It is brave to take on a play as well-known, and as engrained in the Western canon as Macbeth. A lot of thespians take on the challenge of “doing Shakespeare”, yet it is an endeavour that leaves itself open to criticism – let’s face it, everyone seems to have their own opinion on how Shakespeare “should” be done.
With this in mind, it is even braver then, to radically adapt a Shakespeare text. The New Theatre’s latest venture takes Shakespeare’s original script of Macbeth and sets it in a twenty-first century office, propelling its themes of ambition, corruption and divine will into contemporary society. Without question, it is produced with much poise and deliberation.
While juxtaposing a seventeenth-century script with a twenty-first century setting may at first seem incongruous, director Tom Barnes and producer Emily Davenport took care to create coherence across this four-hundred year gap. Macbeth, Thane of Glamis, is now a businessman; Duncan, King of Scotland, is now the CEO; and, in a particular stroke of genius, the three witches are now three superstitious cleaning ladies. The small details also added to this overall effect – the predictions foretold by the witches’ ‘masters’ are actually tarot card readings; the letter Lady Macbeth reads from her husband is an email on an Apple MacBook (Biblical connotations of temptation and sin perhaps?); and the transformation of Birnam Wood into ‘Birnam Wood Office Supplies’ is especially inventive.
The backstage team took equal care in creating a remarkably elaborate set.

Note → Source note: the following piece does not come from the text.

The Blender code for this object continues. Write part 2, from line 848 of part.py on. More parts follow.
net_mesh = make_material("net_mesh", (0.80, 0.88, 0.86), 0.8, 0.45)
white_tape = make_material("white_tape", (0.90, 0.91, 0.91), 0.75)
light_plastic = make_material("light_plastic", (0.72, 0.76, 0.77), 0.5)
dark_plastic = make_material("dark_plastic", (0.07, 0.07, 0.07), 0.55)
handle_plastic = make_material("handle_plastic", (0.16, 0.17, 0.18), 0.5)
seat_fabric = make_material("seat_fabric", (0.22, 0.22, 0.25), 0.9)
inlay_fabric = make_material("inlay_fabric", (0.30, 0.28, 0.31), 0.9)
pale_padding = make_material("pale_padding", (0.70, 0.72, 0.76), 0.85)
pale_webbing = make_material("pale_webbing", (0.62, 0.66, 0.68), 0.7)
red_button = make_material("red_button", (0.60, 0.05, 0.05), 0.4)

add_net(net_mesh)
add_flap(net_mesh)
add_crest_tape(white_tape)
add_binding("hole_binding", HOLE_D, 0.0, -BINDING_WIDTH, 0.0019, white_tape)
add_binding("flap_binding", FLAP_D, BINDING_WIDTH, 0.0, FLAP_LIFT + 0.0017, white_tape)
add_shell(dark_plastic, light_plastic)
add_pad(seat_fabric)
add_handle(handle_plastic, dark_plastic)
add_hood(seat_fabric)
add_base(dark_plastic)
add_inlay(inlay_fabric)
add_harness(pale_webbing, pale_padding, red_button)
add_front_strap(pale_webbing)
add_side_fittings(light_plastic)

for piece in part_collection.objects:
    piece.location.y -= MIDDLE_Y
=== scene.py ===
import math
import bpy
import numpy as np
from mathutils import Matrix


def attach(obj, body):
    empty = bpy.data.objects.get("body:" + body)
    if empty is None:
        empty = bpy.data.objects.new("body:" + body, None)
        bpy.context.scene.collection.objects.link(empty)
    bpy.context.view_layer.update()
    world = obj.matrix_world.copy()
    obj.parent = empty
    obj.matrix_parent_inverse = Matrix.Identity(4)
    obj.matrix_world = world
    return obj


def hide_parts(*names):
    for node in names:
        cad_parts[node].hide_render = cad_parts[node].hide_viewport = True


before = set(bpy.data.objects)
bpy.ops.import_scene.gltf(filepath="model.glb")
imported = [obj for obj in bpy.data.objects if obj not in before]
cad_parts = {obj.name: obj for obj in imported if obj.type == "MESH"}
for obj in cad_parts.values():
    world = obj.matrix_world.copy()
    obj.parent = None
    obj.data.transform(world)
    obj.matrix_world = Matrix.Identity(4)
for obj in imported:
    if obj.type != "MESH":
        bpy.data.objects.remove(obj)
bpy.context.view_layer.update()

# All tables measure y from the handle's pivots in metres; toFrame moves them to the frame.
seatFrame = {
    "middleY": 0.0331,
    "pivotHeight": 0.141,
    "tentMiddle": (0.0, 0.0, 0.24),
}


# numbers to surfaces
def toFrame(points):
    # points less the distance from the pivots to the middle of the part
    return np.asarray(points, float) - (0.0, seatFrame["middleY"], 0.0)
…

They made fantastic use of the theatre space – almost no area was left unused, and acute use of lighting helped to define different areas and focus the audience’s attention. Complex set changes were precisely choreographed, and will probably become slicker as the show’s run progresses. This entire production was carefully interpreted and was executed with clear acumen and understanding.
This was supported by a wonderful cast, who were all at ease with Shakespeare’s text and delivered commendable performances. Sam Warren stood out as Macbeth; his transition from tentative uncertainty to psychopathic determination was wholly believable and compelling to watch. Florence Haddon-Cave gave her first New Theatre performance as Lady Macbeth, and was a ready match for Warren’s strong portrayal. Her descent from greed and desire to fragility and madness was equally compelling, and was executed with precision. James Bentley’s commendable performance as Macduff was both emotive and absorbing, and the dialogue between Macbeth and Jonny Fitzpatrick’s Banquo aptly expressed wit and camaraderie, portraying a believable friendship. Credit must also go to Topher Collins as the benevolent King Duncan, Lara Tysseling, Abby Robinson, and Gavi Morris as the conniving, enigmatic witches, and Sophie Perry, Richard Hill, and Lucy Dollman as the thanes or businessmen caught up in the unthinkable chaos of Macbeth’s relentless ambition. Rupert Bradshaw also deserves praise for his hilarious portrayal of the Porter as a loud and carefree drunk.
Overall, this is a highly imaginative and thought-provoking performance that breathes new life into Shakespeare’s text whilst also retaining the timeless issues of power and fate. This is Shakespeare with an innovative twist, and definitely not one to be missed!